Set problem » Your task is to give the data again, exactly, with every line intact.
··· Dataset section ···
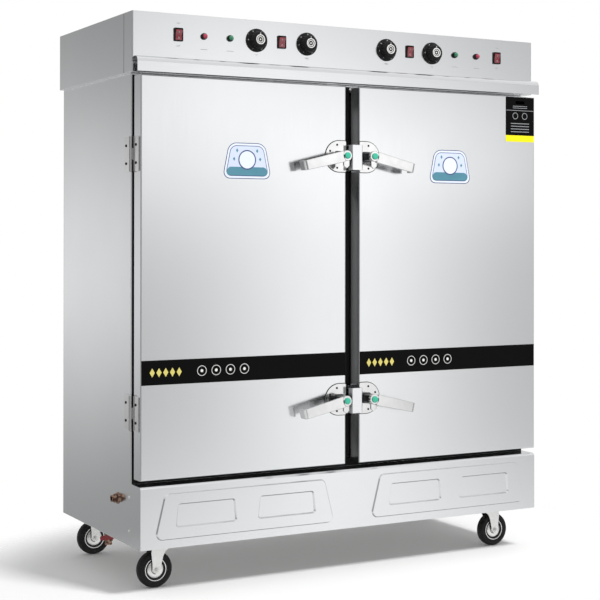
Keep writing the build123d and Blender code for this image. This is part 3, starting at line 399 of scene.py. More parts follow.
BLACK_FILM = printed_film("black", "#070707", "#0b0b0c", 0.06)
YELLOW_FILM = printed_film("yellow", "#f3ea1f", "#e8de18")
PALE_FILM = printed_film("pale_blue", "#d5def2", "#c9d4ec")
ICE_FILM = printed_film("ice", "#e6ecf9", "#dde5f6")
INDIGO_FILM = printed_film("indigo", "#4d5780", "#434c72")
LAGOON_FILM = printed_film("lagoon", "#4c7f92", "#5d93a3")
STRAW_FILM = printed_film("straw", "#ded27a", "#d2c56a")


# Shapes


def node_box(node: str) -> tuple[Vector, Vector]:
    """Lowest and highest corner of a CAD node, in millimetres."""
    low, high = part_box(node)
    return low / MM, high / MM


def node_middle(node: str) -> Vector:
    """The middle of a CAD node's box, in millimetres."""
    low, high = node_box(node)
    return (low + high) / 2


def moved(bm: Mesh, *steps: Matrix) -> Mesh:
    """Apply transforms in order and keep the faces turned outward.

    Args:
        bm: The mesh to move.
        steps: The transforms, the first one first.

    Returns:
        The same mesh.
    """
    whole = Matrix.Identity(4)
    for step in steps:
        whole = step @ whole
    bmesh.ops.transform(bm, matrix=whole, verts=bm.verts)
    if whole.determinant() < 0:
        bmesh.ops.reverse_faces(bm, faces=bm.faces)
    return bm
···
Result below »
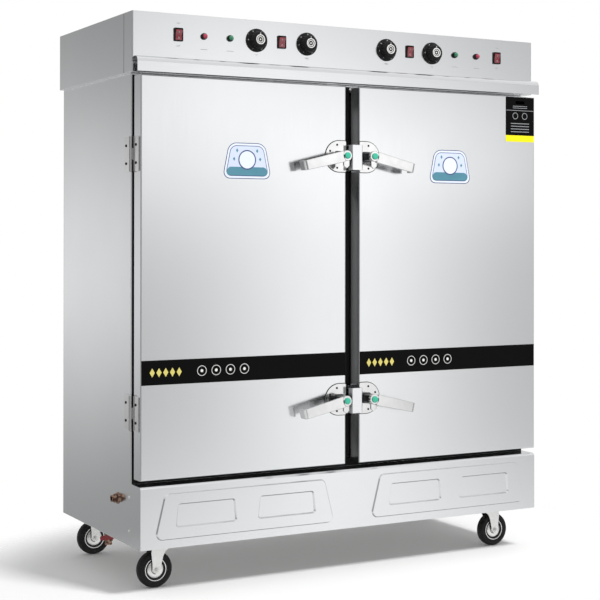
Keep writing the build123d and Blender code for this image. This is part 3, starting at line 399 of scene.py. More parts follow.
BLACK_FILM = printed_film("black", "#070707", "#0b0b0c", 0.06)
YELLOW_FILM = printed_film("yellow", "#f3ea1f", "#e8de18")
PALE_FILM = printed_film("pale_blue", "#d5def2", "#c9d4ec")
ICE_FILM = printed_film("ice", "#e6ecf9", "#dde5f6")
INDIGO_FILM = printed_film("indigo", "#4d5780", "#434c72")
LAGOON_FILM = printed_film("lagoon", "#4c7f92", "#5d93a3")
STRAW_FILM = printed_film("straw", "#ded27a", "#d2c56a")


# Shapes


def node_box(node: str) -> tuple[Vector, Vector]:
    """Lowest and highest corner of a CAD node, in millimetres."""
    low, high = part_box(node)
    return low / MM, high / MM


def node_middle(node: str) -> Vector:
    """The middle of a CAD node's box, in millimetres."""
    low, high = node_box(node)
    return (low + high) / 2


def moved(bm: Mesh, *steps: Matrix) -> Mesh:
    """Apply transforms in order and keep the faces turned outward.

    Args:
        bm: The mesh to move.
        steps: The transforms, the first one first.

    Returns:
        The same mesh.
    """
    whole = Matrix.Identity(4)
    for step in steps:
        whole = step @ whole
    bmesh.ops.transform(bm, matrix=whole, verts=bm.verts)
    if whole.determinant() < 0:
        bmesh.ops.reverse_faces(bm, faces=bm.faces)
    return bm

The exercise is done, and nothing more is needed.